You might have come to think it is an exaggeration to suggest that those now in power in France could build a wall, but one ought to consider the words of some of their politicians, as quote in the Telegraph:
“Socialist MP Yann Galut called for the actor to be “stripped of his nationality” if he failed to pay his dues in his mother country, saying the law should be changed to enable such a punishment.”
The idea that a politician is seeking to punish people in this way is not a novelty, but it isn’t lost on most conservatives that the underlying meaning is purely tyrannical.
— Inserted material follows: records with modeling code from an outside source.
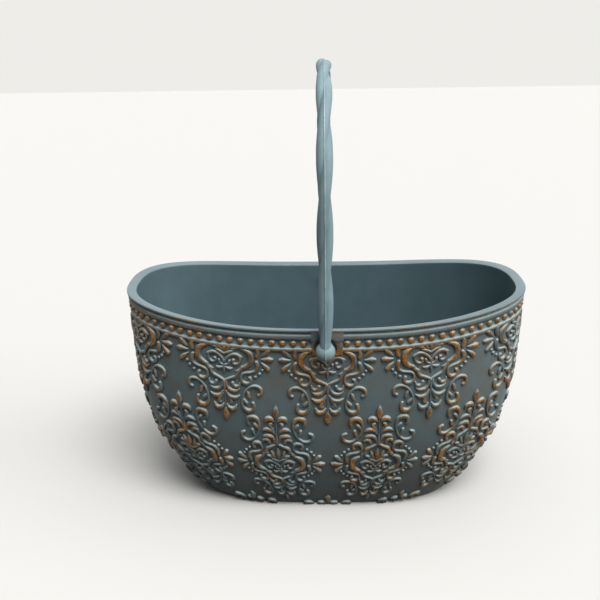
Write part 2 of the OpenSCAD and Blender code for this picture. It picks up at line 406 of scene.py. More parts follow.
@dataclass(frozen=True)
class MouldedPlastic:
    """Satin polypropylene with a fine mould grain and a copper paint rubbed over its high faces,
    plus painted shade at the feet of raised parts, towards the base and inside, and a painted
    highlight on faces that look up; on the handle the copper colours are pale, a painted highlight
    along the parting line.
    """

    name: str
    body: Colour
    shade: Colour
    # Copper paint on the tub; the handle sets these pale, as a painted highlight along its parting
    # line.
    copper_and_seam_highlight: Colour = linear(152, 108, 54)
    deep_copper_and_seam_highlight: Colour = linear(88, 66, 40)
    dust: Colour = linear(96, 87, 74)
    # Painted shade colour, laid at the feet of raised parts and low on the wall.
    painted_shade: Colour = linear(46, 40, 30)
    # Painted shade colour for the inside of the tub.
    inside_painted_shade: Colour = linear(62, 88, 96)
    # Painted highlight colour for faces that look up.
    pale: Colour = linear(166, 182, 182)
    roughness: float = 0.48
    roughness_spread: float = 0.12
    rubbed_smoothing: float = 0.08
    rubbed_metal: float = 0.35
    sheen_level: float = 0.12
    gloss: float = 0.8
    gloss_roughness: float = 0.22
    broad_scale: float = 14.0
    patch_scale: float = 70.0
    streak_scale: float = 420.0
    grain_scale: float = 1300.0
    grain_depth: float = 0.00022
    tone_span: tuple[float, float] = (0.3, 0.72)
    # Crest numbers over which the copper rub, and the handle's painted seam highlight, come in.
    copper_and_seam_span: tuple[float, float] = (0.46, 0.9)
    paint_span: tuple[float, float] = (0.3, 0.7)
    dust_span: tuple[float, float] = (0.42, 0.62)
    dusting: float = 0.34
    tint: float = 0.24
    # Painted shade at the feet of raised parts: the crest numbers over which it fades out, and its
    # strength.
    foot_shade_span: tuple[float, float] = (0.05, 0.5)
    foot_shade: float = 0.7
    # Painted highlight on outside faces that look up: its span, strength and cover.
    highlight_span: tuple[float, float] = (0.25, 0.75)
    highlight_strength: float = 0.7
    highlight_cover: float = 0.6
    # How far the painted shade darkens the inside.
    inside_shade_share: float = 0.35
    low_height: float = 0.13
    low_wear: float = 0.18
    # Strength of the painted shade that darkens the wall towards the base.
    base_painted_shade: float = 0.4

    def material(self) -> bpy.types.Material:
        """Builds the material.

        Returns:
            The material, which reads the mesh's crest, raised, outer, inner and upper numbers
            where it has them.
        """
        material, kit = new_material(self.name)
        where = kit.place()
        broad = kit.cloud(where, self.broad_scale, 4.0)
        patches = kit.cloud(where, self.patch_scale, 4.0, 0.6)
        streaks = kit.cloud(where, self.streak_scale, 3.0, 0.65)
        grain = kit.cloud(where, self.grain_scale, 2.0)
        crest = kit.stored("crest")
        outer = kit.stored("outer")
        upper = kit.stored("upper")

        tone = kit.blend(
            kit.ease(broad + (patches - 0.5) * 0.6, *self.tone_span), self.shade, self.body
        )
        wear = (broad - 0.5) * 0.7 + (patches - 0.5) * 0.8 + (streaks - 0.5) * 0.5
        height = kit.node("ShaderNodeSeparateXYZ", inputs={0: where}, output="Z")
        # The wall is darker towards the base: painted shade there, and thinner copper.
        low = outer * (1.0 - kit.ease(height, 0.0, self.low_height))
        # Copper rub over high faces on the tub; on the handle the same mask paints a highlight
        # along the parting line.
        copper_rub_and_seam_highlight = kit.ease(crest + wear - low * self.low_wear, *self.copper_and_seam_span)
        dusted = outer * (
            kit.ease(patches * 0.5 + broad * 0.5, *self.dust_span) * self.dusting + self.tint
        )
        # Painted shade at the feet of raised parts and towards the base, whichever is stronger.
        foot = kit.stored("raised") * (1.0 - kit.ease(crest, *self.foot_shade_span)) * self.foot_shade
        foot = kit.node(
            "ShaderNodeMath", {"operation": "MAXIMUM"}, {0: foot, 1: low * self.base_painted_shade}
        )
        paint = kit.blend(
            kit.ease(streaks + (patches - 0.5) * 0.9, *self.paint_span),
            self.deep_copper_and_seam_highlight,
            self.copper_and_seam_highlight,
        )
        # Painted highlight: outside faces that look up are lighter.
        painted_highlight = kit.ease(upper + (streaks - 0.5) * 0.4, *self.highlight_span)
        painted_highlight = outer * painted_highlight * self.highlight_strength
        # Painted shade: the inside of the tub is darker.
        tone = kit.blend(kit.stored("inner") * self.inside_shade_share, tone, self.inside_painted_shade)
        # Painted shade over the dusted tone.
        ground = kit.blend(foot, kit.blend(dusted, tone, self.dust), self.painted_shade)
        # The copper rub goes over the ground. On the handle that rub is a painted highlight along
        # the parting line. The painted highlight on faces that look up lies under it and again over
        # it.
        colour = kit.blend(copper_rub_and_seam_highlight, kit.blend(painted_highlight, ground, self.pale), paint)
        colour = kit.blend(painted_highlight * self.highlight_cover, colour, self.pale)
        rough = self.roughness + (patches - 0.5) * self.roughness_spread
        rough = rough - copper_rub_and_seam_highlight * self.rubbed_smoothing
        shader = kit.node(
            "ShaderNodeBsdfPrincipled",
            inputs={
                "Base Color": colour,
                "Roughness": rough,
                "Metallic": copper_rub_and_seam_highlight * self.rubbed_metal,
                "Specular IOR Level": self.sheen_level,
                "Coat Weight": upper * (1.0 - outer) * self.gloss,
                "Coat Roughness": self.gloss_roughness,
                "Normal": kit.bumps(grain * 0.5 + streaks * 0.5, self.grain_depth),
            },
        )
        give_surface(kit, shader)
        return material


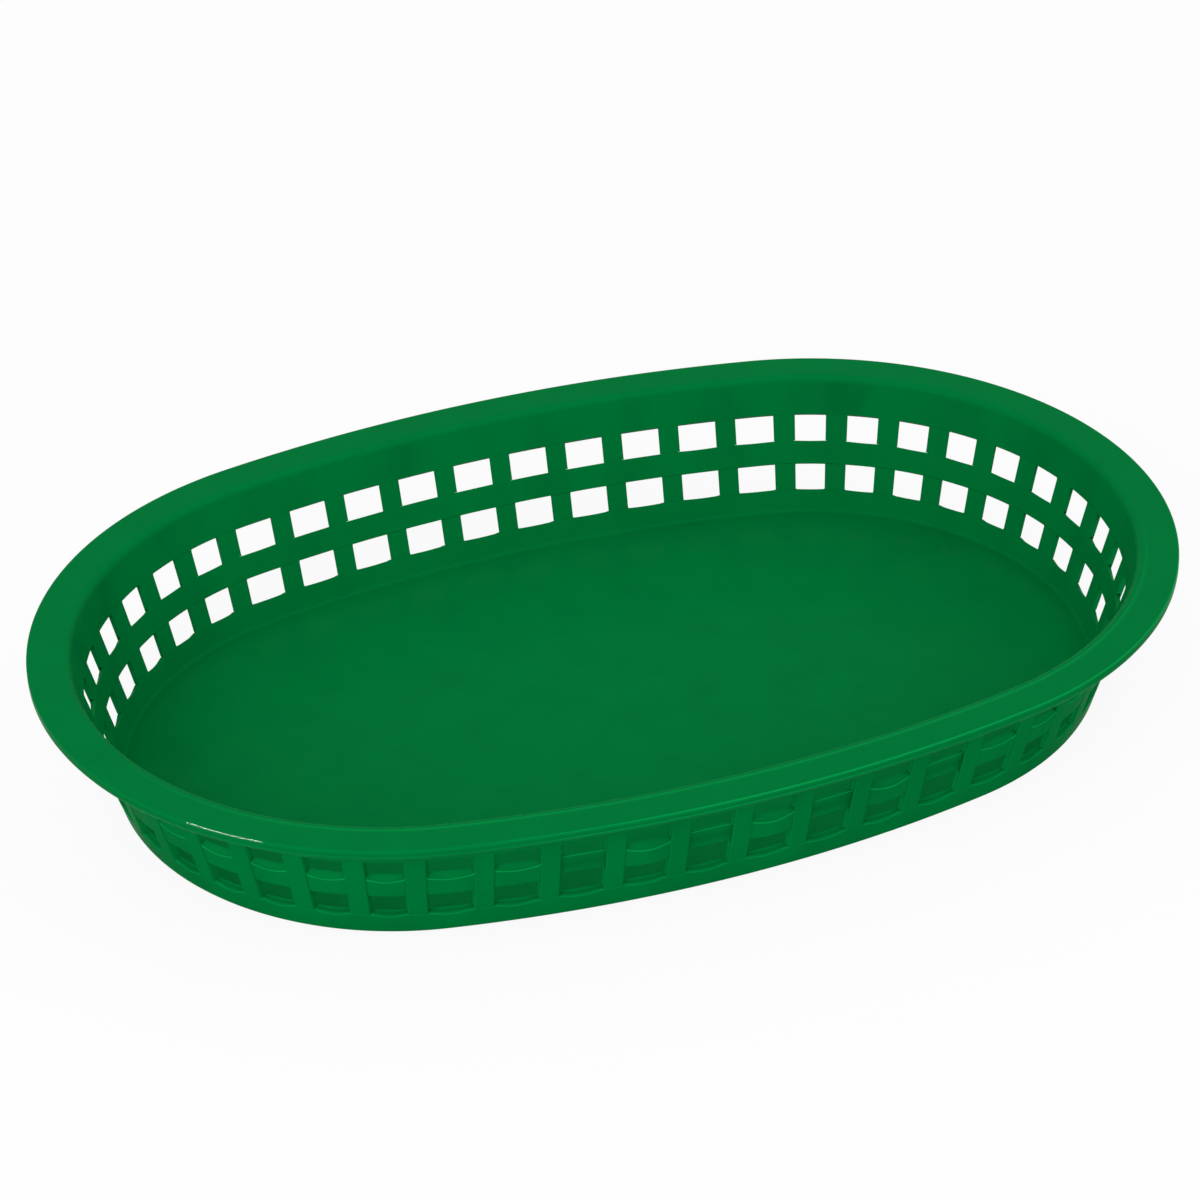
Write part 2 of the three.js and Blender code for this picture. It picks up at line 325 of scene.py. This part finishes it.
def floor_sheet():
    """Rings of the floor's outline drawn in towards a middle point, over the top and back underneath."""
    outline = [Vector(plan_point(angle, foot_inset)) for angle, _, _ in stations]
    shares = [(FLOOR_RINGS - ring) / FLOOR_RINGS for ring in range(FLOOR_RINGS)]
    shape = bmesh.new()
    sheets = []
    for z in (0.0, floor_thickness):
        rings = [[shape.verts.new((*(share * point), z)) for point in outline] for share in shares]
        middle = shape.verts.new((0, 0, z))
        for here, inner in zip(rings, rings[1:]):
            for a, b, c, d in zip(here, here[1:] + here[:1], inner[1:] + inner[:1], inner):
                shape.faces.new((a, b, c, d))
        for a, b in zip(rings[-1], rings[-1][1:] + rings[-1][:1]):
            shape.faces.new((a, b, middle))
        sheets.append(rings[0])
    for a, b, c, d in zip(sheets[0], sheets[0][1:] + sheets[0][:1], sheets[1][1:] + sheets[1][:1], sheets[1]):
        shape.faces.new((a, b, c, d))
    return moulded("floor_sheet", shape, floor_plastic)


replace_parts(floor_sheet(), "floor_panel")


# Corner between floor and wall
# A ring of the same moulding. Outside it turns under in a small round that the basket rests inside of,
# painted paler as a painted highlight, and inside it has the fillet, painted darker round the floor as
# painted shade.
INNER_FILLET = 0.9 * MM
FILLET_PAINTED_SHADE = -0.15
FOOT_ROUND_HIGHLIGHT = 0.2
FLAT_STRIP = 0.15
wall_plastic = green_polypropylene("wall_plastic", gloss=0.2, flow=0.8, scuffs=0.4, shine=DULL_SHINE)


def rounded(corners):
    """A cross-section through corners of (inset, height, radius, painted light), each corner rounded to its
    radius. Its points are pairs of place and painted light. A short straight strip on both sides of a round
    keeps the flat faces' shading flat. Radius 0 is sharp, or a place on a flat face that has its own painted
    light. Painted light above 0 is a painted highlight in paler green, and below 0 painted shade in darker
    green."""
    points = []
    for index, (inset, z, radius, painted_light) in enumerate(corners):
        corner = complex(inset, z)
        if radius == 0:
            points.append((corner, painted_light))
            continue
        before = complex(*corners[index - 1][:2]) - corner
        after = complex(*corners[(index + 1) % len(corners)][:2]) - corner
        before /= abs(before)
        after /= abs(after)
        half_angle = abs(cmath.phase(after / before)) / 2
        reach = radius / math.tan(half_angle)
        centre = corner + (before + after) / abs(before + after) * radius / math.sin(half_angle)
        start = corner + before * reach - centre
        turn = cmath.phase((corner + after * reach - centre) / start)
        strip = radius * FLAT_STRIP
        points.append((corner + before * (reach + strip), 0.0))
        for step in range(ROUND_STEPS + 1):
            along = step / ROUND_STEPS
            points.append((centre + start * cmath.exp(1j * turn * along), painted_light * math.sin(math.pi * along)))
        points.append((corner + after * (reach + strip), 0.0))
    return points


def ring(name, section, material):
    """A ring of plastic whose cross-section of (inset, height, radius, painted light) may change along
    the lattice.
    """
    rows = []
    for angle, arch, cell in stations:
        level = rounded(section(angle, arch, cell))
        rows.append([(*plan_point(angle, point.real), point.imag, painted_light) for point, painted_light in level])
    return skinned(name, rows, True, material)


def corner_section(angle, arch, cell):
    face_foot = wall_inset(0) - POST_FACE_DEPTH
    return [
        (foot_inset, 0, 0, 0),
        (foot_inset, floor_thickness, 0, 0),
        (wall_inset(floor_thickness), floor_thickness, INNER_FILLET, FILLET_PAINTED_SHADE),
        (wall_inset(corner_height), corner_height, 0, 0),
        (wall_inset(corner_height) - POST_FACE_DEPTH, corner_height, 0, 0),
        (face_foot, 0, CORNER_RADIUS, FOOT_ROUND_HIGHLIGHT),
    ]


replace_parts(ring("turned_foot", corner_section, wall_plastic), "base_corner")


# Scalloped band
# The strip along the foot of the wall. Inside it is smooth. Its top slopes down outwards, and the outer edge
# dips between each pair of posts, so that it draws a shallow scallop in every cell.
BAND_TOP_FALL = 0.7 * MM
BAND_SCALLOP = 0.8 * MM
WINDOW_ROUND = 0.15 * MM
LEDGE_ROUND = 0.45 * MM
# The middle of the band's sloping top is painted darker, as painted shade, and its outer edge paler, as a
# painted highlight.
BAND_LEDGE_SHADE = -0.7
BAND_EDGE_HIGHLIGHT = 0.35


def band_section(angle, arch, cell):
    outer_top = band_top - BAND_TOP_FALL - BAND_SCALLOP * arch
    ledge_middle = (band_top + outer_top) / 2
    return [
        (wall_inset(corner_height), corner_height, 0, 0),
        (wall_inset(band_top), band_top, WINDOW_ROUND, 0),
        (wall_inset(ledge_middle) - POST_FACE_DEPTH / 2, ledge_middle, 0, BAND_LEDGE_SHADE),
        (wall_inset(outer_top) - POST_FACE_DEPTH, outer_top, LEDGE_ROUND, BAND_EDGE_HIGHLIGHT),
        (wall_inset(corner_height) - POST_FACE_DEPTH, corner_height, 0, 0),
    ]


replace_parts(ring("scalloped_strip", band_section, wall_plastic), "scalloped_band")


# Woven hoop
# The middle strand, which passes behind the posts and stands out flush with their faces between them. Along
# the middle of each side it is woven: it lies back in one cell and swells out past the posts in the next.
HOOP_TOP_FALL = 1.3 * MM
HOOP_SCALLOP = 0.7 * MM
HOOP_UNDERSIDE_FALL = 0.9 * MM
HOOP_POST_DEPTH = 1.2 * MM
HOOP_BACK_DEPTH = 0.7 * MM
HOOP_BACK_FALL = 0.5 * MM
HOOP_SWELL = 0.6 * MM
HOOP_BACK_ROUND = 0.3 * MM
HOOP_LEDGE_ROUND = 0.5 * MM
# Painted highlights: the window edges and the strand's ledge, top edge and underside are painted paler.
# Painted shade: where the strand lies back, its face is painted darker.
WINDOW_EDGE_HIGHLIGHT = 0.2
HOOP_LEDGE_HIGHLIGHT = 0.1
HOOP_EDGE_HIGHLIGHT = 0.8
HOOP_UNDERSIDE_HIGHLIGHT = 0.5
HOOP_BACK_SHADE = -0.4
hoop_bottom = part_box("woven_hoop")[0][2] + HOOP_UNDERSIDE_FALL
hoop_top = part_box("woven_hoop")[1][2]


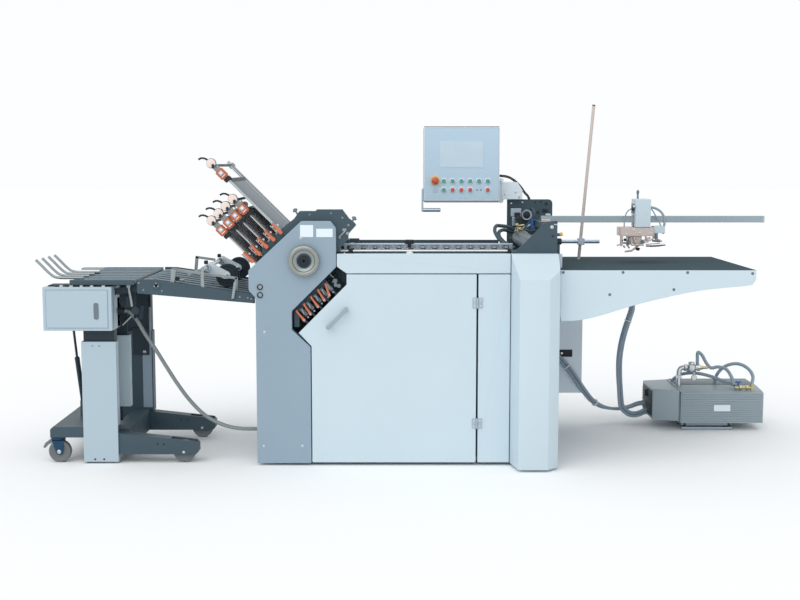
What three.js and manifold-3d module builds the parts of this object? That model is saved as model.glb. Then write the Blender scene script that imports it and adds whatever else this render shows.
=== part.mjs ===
// Paper folding machine: a buckle folder with its flat-pile feeder, its mobile delivery and its
// vacuum pump. Millimetres, +Z up. X runs from the delivery to the feeder, Y from the operator's
// side to the back. In the machine's own frame X is zero at the middle of the front view, Y is
// zero at the face of the front panels and Z is zero at the floor.
import * as THREE from "three";
import Module from "manifold-3d";
import { mergeVertices } from "three/addons/utils/BufferGeometryUtils.js";

const wasm = await Module();
wasm.setup();

// Where the middle of the footprint lies in the machine's own frame.
const footprint = { x: 100, y: 463 };

// Clearances and counts that all pieces share.
const seat = 0.3;
const running = 0.6;
const seam = 3;
const overrun = 6;
const bury = 1;
const fineSides = 16;
const roundSides = 12;
const plainSides = 8;
const wireSides = 6;
const cordSides = 8;
const mergeStep = 1e-3;
const half = 0.5;

// Finishes.
const finish = {
  white: { color: 0xdfe8ec, roughness: 0.4, metalness: 0.0 },
  greyBlue: { color: 0xa9bccb, roughness: 0.45, metalness: 0.0 },
  dark: { color: 0x525e66, roughness: 0.5, metalness: 0.1 },
  black: { color: 0x22262a, roughness: 0.6, metalness: 0.0 },
  steel: { color: 0xb4b8ba, roughness: 0.3, metalness: 1.0 },
  aluminium: { color: 0xa8b0b2, roughness: 0.4, metalness: 0.9 },
  orange: { color: 0xc7673a, roughness: 0.5, metalness: 0.0 },
  cream: { color: 0xe6d8d0, roughness: 0.5, metalness: 0.0 },
  pump: { color: 0x77838b, roughness: 0.5, metalness: 0.2 },
  hose: { color: 0x566069, roughness: 0.55, metalness: 0.0 },
  copper: { color: 0xc9a79c, roughness: 0.35, metalness: 0.8 },
  red: { color: 0xb3402e, roughness: 0.4, metalness: 0.0 },
  green: { color: 0x3f9a5a, roughness: 0.4, metalness: 0.0 },
  casterBlue: { color: 0x1f4a66, roughness: 0.5, metalness: 0.3 },
};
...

Meanwhile, another government official had this to say:
“Benoît Hamon, the consumption minister, said the move amounted to giving France “the finger” and was “anti-patriotic”.”
Setting aside the fact of this man’s preposterous title, one must wonder at the sheer idiocy of a country that revels in revolution but cannot rise even to defend its own borders. Being partly of French heritage, I can’t but imagine that my ancestors who came to North America sought the freedoms their countrymen now forsake, and I am mightily grateful that they saw fit to do so, but I am simultaneously disgusted at the fact that so many of their descendants now seem willing to forsake liberty here. Communism isn’t dead after all, but tempting us to believe it permitted them to make inroads, and I don’t know if they can be stopped.
With darkness and depression enveloping the globe, it is time to remember the wall between East and West, because we may yet see its resurrection on a global scale. It’s also time to reconsider whether we should have let so much of the wall be destroyed. Demolishing it meant that the visible scar upon the face of civilization has been removed, and while the wall itself may have gone for a time, the mindset that had built it now thrives around the globe. If we are to dismantle communism again, it must not be its mere instruments that we remove, but its entire philosophical base. It must be placed and kept on ice like a virus stored as a hedge against the need to redevelop new vaccines in case of a new outbreak.